╭──

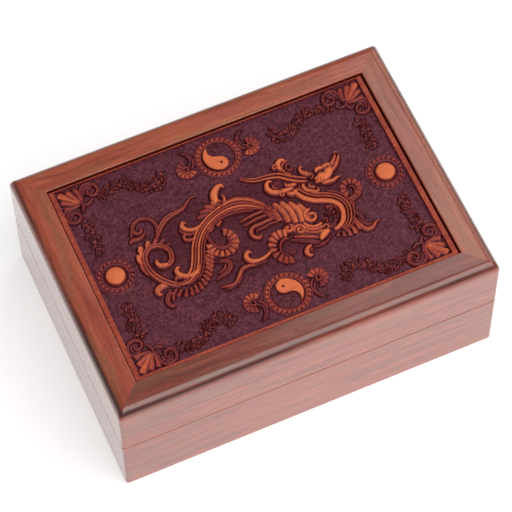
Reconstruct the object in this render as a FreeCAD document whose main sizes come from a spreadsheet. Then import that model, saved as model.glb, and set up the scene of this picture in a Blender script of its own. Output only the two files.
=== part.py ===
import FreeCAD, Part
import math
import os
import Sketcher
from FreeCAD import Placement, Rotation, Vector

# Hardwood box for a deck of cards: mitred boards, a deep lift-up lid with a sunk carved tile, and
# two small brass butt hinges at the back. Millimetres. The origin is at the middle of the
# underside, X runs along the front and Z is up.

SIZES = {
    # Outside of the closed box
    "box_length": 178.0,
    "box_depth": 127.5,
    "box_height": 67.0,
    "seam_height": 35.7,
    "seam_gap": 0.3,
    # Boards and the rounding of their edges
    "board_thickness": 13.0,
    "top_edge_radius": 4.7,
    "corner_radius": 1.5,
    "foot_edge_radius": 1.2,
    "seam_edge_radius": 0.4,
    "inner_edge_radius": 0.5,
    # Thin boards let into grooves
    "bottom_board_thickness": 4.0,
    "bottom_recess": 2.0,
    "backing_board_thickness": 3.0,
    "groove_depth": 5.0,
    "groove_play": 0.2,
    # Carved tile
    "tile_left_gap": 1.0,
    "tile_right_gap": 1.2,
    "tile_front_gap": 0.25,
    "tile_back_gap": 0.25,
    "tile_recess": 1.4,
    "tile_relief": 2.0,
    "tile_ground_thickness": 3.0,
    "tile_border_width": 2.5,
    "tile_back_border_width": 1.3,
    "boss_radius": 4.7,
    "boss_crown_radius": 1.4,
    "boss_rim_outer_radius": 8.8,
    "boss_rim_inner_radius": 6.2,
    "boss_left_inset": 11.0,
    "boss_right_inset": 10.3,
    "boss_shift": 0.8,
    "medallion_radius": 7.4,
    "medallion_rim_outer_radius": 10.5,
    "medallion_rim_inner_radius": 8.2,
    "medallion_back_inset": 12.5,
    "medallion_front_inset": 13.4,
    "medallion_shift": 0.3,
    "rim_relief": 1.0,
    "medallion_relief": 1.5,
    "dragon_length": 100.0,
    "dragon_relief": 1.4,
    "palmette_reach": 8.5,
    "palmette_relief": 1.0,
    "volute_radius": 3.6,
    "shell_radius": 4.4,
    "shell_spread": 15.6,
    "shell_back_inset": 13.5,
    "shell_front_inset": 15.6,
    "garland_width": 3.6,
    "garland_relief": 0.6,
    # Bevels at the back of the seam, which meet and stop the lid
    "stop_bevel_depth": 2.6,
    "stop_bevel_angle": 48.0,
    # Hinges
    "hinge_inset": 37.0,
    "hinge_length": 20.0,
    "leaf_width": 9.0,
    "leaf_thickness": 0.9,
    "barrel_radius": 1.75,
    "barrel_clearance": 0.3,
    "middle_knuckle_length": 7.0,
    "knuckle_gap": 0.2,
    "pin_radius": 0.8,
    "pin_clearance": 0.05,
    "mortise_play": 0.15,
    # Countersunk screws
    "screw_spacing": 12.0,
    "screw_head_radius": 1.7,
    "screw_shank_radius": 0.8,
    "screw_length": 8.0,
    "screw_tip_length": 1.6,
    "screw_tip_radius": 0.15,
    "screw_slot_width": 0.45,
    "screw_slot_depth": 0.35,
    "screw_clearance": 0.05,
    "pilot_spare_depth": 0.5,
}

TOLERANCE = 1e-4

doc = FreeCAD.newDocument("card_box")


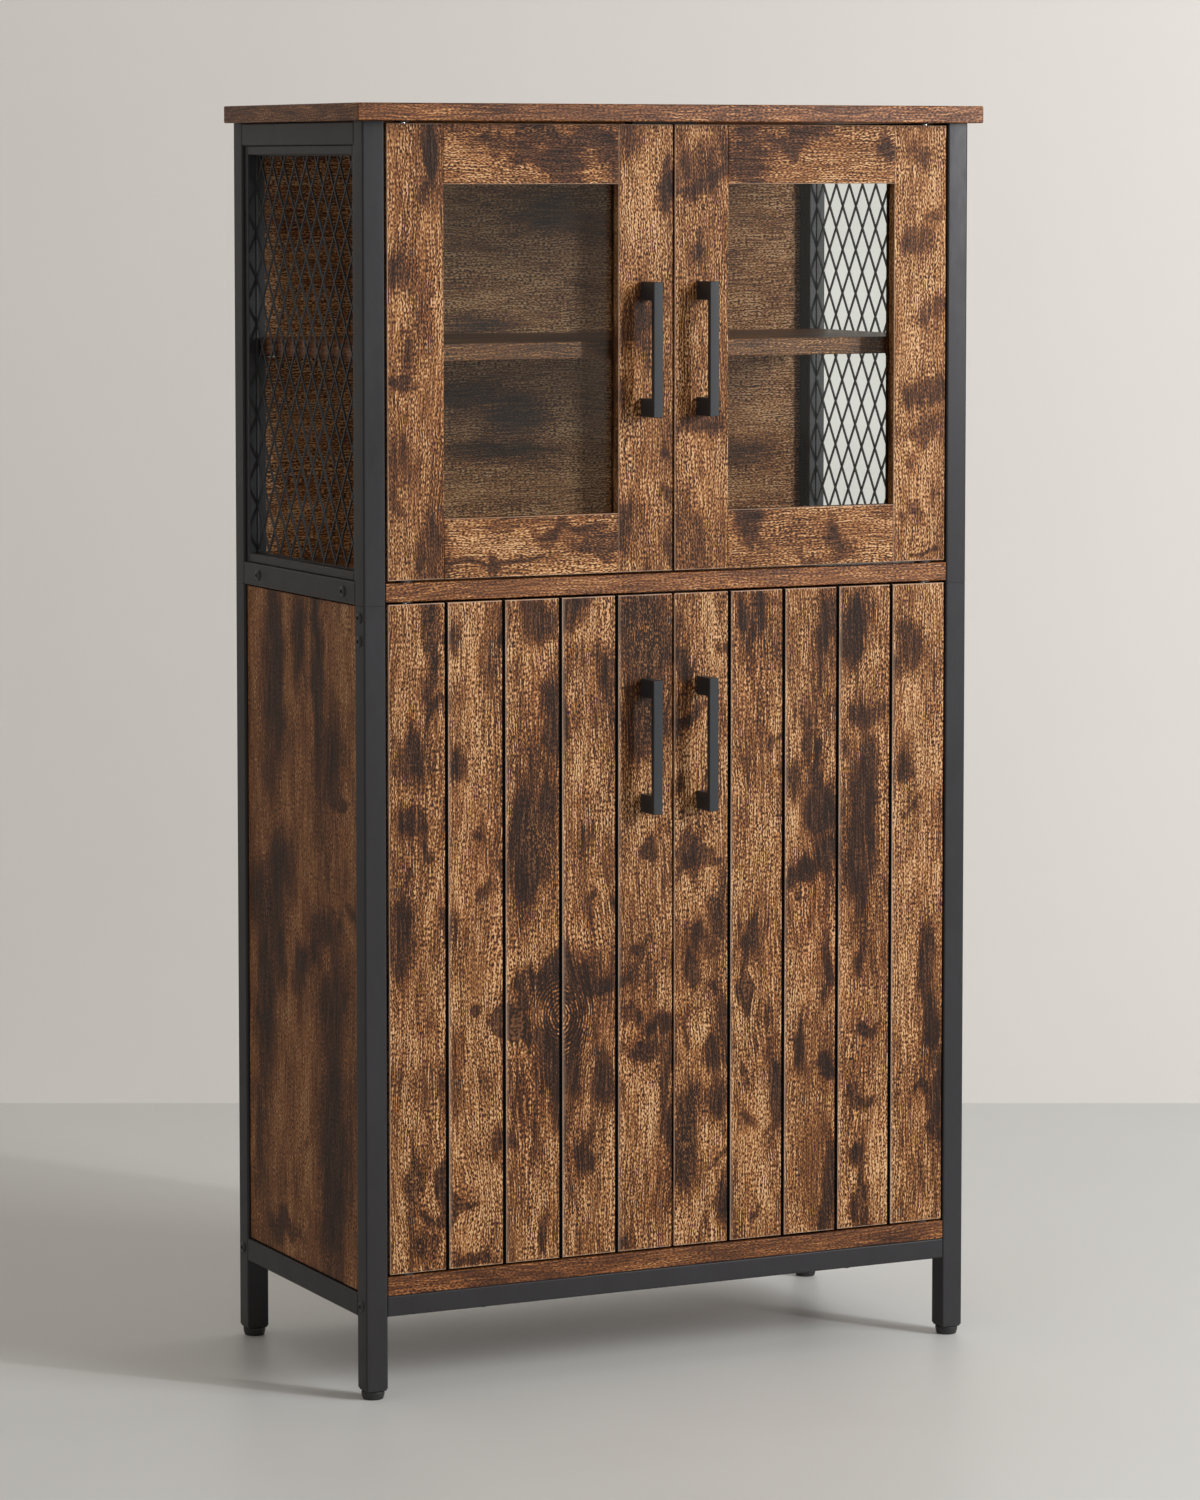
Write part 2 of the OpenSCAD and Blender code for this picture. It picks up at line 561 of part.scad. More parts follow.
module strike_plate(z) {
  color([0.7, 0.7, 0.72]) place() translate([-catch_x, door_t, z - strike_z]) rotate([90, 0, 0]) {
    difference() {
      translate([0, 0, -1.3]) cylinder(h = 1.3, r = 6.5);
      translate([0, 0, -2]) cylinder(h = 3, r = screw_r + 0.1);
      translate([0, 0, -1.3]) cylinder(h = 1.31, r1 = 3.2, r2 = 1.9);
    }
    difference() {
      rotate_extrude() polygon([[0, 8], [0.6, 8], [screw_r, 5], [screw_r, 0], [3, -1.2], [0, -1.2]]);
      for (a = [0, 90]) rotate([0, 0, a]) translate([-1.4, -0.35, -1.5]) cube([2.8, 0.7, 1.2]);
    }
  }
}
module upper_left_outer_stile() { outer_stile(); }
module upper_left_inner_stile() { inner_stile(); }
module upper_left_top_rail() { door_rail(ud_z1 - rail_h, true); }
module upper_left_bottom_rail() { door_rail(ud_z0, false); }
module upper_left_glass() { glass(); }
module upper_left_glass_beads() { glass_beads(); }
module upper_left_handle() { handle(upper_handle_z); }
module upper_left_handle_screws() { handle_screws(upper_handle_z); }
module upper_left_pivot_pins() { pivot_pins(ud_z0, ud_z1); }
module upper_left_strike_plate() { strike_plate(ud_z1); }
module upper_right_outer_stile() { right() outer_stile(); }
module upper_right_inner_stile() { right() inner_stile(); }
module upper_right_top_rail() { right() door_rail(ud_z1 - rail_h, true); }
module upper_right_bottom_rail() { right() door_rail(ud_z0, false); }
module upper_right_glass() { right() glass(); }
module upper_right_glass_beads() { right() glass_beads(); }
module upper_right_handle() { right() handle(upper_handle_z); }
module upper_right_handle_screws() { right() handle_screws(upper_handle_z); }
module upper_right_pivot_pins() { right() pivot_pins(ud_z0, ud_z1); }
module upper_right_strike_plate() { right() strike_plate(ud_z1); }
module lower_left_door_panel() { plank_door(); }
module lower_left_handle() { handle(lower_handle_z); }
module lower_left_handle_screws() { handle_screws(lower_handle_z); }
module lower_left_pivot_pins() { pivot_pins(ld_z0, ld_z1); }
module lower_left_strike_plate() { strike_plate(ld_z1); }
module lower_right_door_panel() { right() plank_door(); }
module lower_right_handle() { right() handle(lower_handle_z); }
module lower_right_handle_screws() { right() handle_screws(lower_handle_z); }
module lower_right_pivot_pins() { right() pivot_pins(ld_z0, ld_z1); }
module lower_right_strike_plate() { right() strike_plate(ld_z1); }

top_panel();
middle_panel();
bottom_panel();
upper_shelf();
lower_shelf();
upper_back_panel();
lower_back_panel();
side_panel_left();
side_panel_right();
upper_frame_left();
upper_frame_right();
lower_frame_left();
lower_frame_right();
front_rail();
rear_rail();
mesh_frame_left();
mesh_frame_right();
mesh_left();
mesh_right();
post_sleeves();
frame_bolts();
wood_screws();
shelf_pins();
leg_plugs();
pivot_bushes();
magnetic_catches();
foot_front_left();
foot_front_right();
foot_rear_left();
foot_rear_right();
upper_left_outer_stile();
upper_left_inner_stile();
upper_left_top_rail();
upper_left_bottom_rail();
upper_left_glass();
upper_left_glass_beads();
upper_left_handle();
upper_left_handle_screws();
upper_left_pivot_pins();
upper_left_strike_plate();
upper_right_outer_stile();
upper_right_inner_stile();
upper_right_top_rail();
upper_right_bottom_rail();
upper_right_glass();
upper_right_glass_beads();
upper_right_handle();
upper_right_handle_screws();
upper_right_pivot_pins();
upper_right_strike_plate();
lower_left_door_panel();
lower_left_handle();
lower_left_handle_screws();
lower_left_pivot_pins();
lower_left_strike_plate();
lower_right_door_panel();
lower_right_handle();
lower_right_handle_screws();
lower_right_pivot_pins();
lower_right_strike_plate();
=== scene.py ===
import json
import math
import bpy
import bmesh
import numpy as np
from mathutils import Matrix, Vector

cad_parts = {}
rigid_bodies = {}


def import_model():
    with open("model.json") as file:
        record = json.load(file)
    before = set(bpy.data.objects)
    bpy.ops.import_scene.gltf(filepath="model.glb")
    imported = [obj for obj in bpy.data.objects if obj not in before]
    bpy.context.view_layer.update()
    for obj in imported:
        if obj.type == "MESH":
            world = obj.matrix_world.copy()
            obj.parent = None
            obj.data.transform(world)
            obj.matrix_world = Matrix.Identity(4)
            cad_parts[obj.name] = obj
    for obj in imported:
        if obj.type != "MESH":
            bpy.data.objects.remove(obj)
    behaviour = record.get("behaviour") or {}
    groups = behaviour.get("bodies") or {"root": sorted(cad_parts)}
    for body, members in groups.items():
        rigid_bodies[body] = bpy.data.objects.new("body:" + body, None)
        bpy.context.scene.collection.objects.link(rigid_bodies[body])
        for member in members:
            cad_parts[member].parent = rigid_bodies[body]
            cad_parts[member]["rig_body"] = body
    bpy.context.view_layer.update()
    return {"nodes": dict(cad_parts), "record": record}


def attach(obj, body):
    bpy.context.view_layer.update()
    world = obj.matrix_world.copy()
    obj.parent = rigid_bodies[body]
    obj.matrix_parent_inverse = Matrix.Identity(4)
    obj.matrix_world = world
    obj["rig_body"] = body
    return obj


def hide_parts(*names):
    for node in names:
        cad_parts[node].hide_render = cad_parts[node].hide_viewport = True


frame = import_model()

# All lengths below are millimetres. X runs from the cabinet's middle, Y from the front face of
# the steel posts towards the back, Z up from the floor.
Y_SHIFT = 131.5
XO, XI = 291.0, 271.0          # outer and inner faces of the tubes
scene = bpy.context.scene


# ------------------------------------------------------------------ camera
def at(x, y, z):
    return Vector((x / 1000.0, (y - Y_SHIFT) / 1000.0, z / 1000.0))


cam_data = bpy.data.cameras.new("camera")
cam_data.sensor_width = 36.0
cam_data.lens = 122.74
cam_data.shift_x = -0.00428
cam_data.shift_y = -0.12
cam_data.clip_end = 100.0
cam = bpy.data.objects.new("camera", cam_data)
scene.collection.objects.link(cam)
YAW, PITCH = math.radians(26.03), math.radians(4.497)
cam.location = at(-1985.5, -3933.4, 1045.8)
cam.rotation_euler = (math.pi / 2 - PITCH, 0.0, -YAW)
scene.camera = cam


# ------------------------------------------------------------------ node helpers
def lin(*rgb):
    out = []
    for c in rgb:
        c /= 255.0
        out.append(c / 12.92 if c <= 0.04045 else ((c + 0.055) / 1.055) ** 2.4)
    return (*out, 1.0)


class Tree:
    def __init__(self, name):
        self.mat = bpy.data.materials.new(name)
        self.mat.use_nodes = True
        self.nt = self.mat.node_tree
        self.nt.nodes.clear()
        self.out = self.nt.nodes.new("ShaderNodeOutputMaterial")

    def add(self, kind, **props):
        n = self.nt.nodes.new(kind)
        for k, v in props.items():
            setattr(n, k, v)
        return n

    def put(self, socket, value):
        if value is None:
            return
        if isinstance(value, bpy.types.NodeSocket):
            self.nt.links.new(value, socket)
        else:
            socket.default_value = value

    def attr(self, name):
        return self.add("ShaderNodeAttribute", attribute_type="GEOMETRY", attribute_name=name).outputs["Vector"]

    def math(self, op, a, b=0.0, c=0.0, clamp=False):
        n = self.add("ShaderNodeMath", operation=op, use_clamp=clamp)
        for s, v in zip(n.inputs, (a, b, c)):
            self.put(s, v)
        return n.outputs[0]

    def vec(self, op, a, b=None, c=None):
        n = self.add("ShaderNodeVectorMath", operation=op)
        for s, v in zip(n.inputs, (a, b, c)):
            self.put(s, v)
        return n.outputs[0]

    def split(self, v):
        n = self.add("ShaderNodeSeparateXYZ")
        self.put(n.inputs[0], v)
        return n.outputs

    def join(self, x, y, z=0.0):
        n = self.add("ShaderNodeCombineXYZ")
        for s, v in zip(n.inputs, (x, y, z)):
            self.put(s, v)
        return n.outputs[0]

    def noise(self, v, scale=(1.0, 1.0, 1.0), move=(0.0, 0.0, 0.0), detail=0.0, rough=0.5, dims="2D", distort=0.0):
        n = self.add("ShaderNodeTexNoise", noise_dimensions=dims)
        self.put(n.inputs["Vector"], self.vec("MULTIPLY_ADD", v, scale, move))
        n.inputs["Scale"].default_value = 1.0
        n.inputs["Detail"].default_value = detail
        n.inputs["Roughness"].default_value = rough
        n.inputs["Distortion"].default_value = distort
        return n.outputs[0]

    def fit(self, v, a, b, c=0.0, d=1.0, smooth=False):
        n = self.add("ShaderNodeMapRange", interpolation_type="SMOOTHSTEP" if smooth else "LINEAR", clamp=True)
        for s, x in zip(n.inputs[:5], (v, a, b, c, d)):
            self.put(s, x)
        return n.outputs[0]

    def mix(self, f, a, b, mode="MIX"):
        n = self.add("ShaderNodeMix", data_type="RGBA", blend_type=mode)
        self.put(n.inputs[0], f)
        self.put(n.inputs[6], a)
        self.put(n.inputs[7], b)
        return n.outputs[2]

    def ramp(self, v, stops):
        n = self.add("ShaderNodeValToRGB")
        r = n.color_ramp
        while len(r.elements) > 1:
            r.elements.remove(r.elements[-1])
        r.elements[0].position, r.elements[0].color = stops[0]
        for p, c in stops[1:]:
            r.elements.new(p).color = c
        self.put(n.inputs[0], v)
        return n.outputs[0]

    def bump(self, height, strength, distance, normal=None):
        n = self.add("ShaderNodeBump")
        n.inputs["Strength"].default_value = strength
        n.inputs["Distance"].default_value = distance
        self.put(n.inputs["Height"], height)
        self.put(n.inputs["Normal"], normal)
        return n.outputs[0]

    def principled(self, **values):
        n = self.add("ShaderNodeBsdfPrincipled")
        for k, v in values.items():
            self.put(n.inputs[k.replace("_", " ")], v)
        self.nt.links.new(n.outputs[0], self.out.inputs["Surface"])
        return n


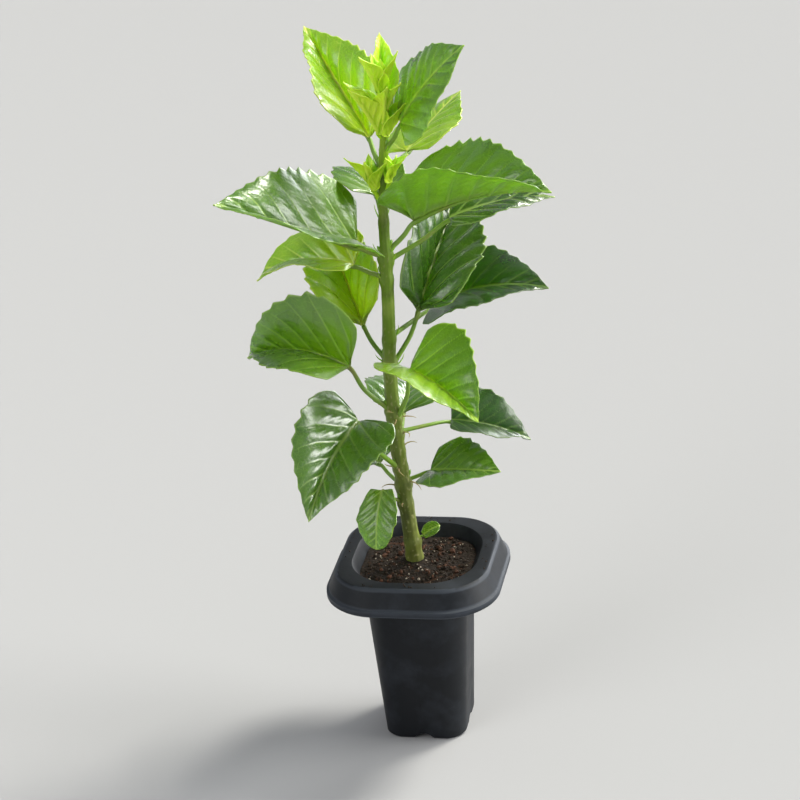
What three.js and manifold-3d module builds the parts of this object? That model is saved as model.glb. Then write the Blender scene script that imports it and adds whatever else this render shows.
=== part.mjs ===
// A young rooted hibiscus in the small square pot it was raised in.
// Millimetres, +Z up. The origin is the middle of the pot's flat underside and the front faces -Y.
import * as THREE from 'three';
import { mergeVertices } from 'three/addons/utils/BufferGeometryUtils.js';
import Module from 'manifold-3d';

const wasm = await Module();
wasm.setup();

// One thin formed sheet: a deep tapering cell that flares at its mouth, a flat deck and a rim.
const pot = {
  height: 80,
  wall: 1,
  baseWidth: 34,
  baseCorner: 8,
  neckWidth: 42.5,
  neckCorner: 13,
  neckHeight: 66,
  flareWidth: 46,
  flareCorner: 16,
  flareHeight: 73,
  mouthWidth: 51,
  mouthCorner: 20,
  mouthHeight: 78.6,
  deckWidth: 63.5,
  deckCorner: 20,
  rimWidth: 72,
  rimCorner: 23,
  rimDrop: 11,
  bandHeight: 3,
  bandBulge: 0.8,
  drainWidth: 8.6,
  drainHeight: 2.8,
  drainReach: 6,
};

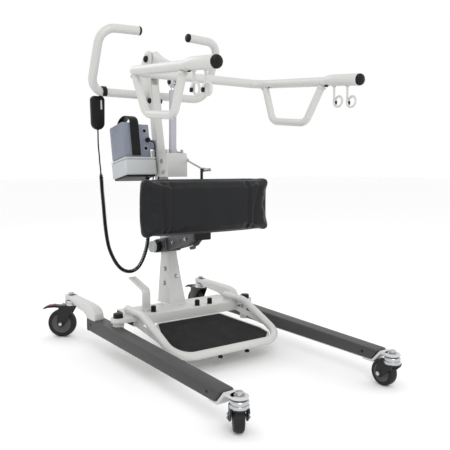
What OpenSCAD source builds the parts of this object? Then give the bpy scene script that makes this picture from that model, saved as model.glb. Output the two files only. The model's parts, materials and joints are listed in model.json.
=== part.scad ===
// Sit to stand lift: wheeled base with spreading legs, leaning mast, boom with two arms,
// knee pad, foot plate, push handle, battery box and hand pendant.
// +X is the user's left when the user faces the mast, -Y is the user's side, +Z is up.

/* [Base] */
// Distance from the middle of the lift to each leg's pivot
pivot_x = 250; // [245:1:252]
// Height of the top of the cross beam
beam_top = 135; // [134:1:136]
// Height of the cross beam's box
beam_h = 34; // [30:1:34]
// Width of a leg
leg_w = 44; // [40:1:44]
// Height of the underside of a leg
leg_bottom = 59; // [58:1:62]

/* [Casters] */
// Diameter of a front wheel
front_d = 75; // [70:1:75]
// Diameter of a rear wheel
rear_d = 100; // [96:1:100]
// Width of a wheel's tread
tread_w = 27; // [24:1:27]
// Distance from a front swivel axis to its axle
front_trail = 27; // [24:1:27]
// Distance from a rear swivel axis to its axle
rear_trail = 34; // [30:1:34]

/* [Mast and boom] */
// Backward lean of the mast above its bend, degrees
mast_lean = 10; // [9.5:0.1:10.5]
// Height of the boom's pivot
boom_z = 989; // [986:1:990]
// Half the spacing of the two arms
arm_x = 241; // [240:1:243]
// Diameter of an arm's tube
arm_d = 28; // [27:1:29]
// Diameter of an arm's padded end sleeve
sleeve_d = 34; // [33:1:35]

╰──

## Instructions to follow
Print exactly the lines from the line with "top_panel();" to the line with "for body, members", both included, and nothing else.

## Completed task
top_panel();
middle_panel();
bottom_panel();
upper_shelf();
lower_shelf();
upper_back_panel();
lower_back_panel();
side_panel_left();
side_panel_right();
upper_frame_left();
upper_frame_right();
lower_frame_left();
lower_frame_right();
front_rail();
rear_rail();
mesh_frame_left();
mesh_frame_right();
mesh_left();
mesh_right();
post_sleeves();
frame_bolts();
wood_screws();
shelf_pins();
leg_plugs();
pivot_bushes();
magnetic_catches();
foot_front_left();
foot_front_right();
foot_rear_left();
foot_rear_right();
upper_left_outer_stile();
upper_left_inner_stile();
upper_left_top_rail();
upper_left_bottom_rail();
upper_left_glass();
upper_left_glass_beads();
upper_left_handle();
upper_left_handle_screws();
upper_left_pivot_pins();
upper_left_strike_plate();
upper_right_outer_stile();
upper_right_inner_stile();
upper_right_top_rail();
upper_right_bottom_rail();
upper_right_glass();
upper_right_glass_beads();
upper_right_handle();
upper_right_handle_screws();
upper_right_pivot_pins();
upper_right_strike_plate();
lower_left_door_panel();
lower_left_handle();
lower_left_handle_screws();
lower_left_pivot_pins();
lower_left_strike_plate();
lower_right_door_panel();
lower_right_handle();
lower_right_handle_screws();
lower_right_pivot_pins();
lower_right_strike_plate();
=== scene.py ===
import json
import math
import bpy
import bmesh
import numpy as np
from mathutils import Matrix, Vector

cad_parts = {}
rigid_bodies = {}


def import_model():
    with open("model.json") as file:
        record = json.load(file)
    before = set(bpy.data.objects)
    bpy.ops.import_scene.gltf(filepath="model.glb")
    imported = [obj for obj in bpy.data.objects if obj not in before]
    bpy.context.view_layer.update()
    for obj in imported:
        if obj.type == "MESH":
            world = obj.matrix_world.copy()
            obj.parent = None
            obj.data.transform(world)
            obj.matrix_world = Matrix.Identity(4)
            cad_parts[obj.name] = obj
    for obj in imported:
        if obj.type != "MESH":
            bpy.data.objects.remove(obj)
    behaviour = record.get("behaviour") or {}
    groups = behaviour.get("bodies") or {"root": sorted(cad_parts)}
    for body, members in groups.items():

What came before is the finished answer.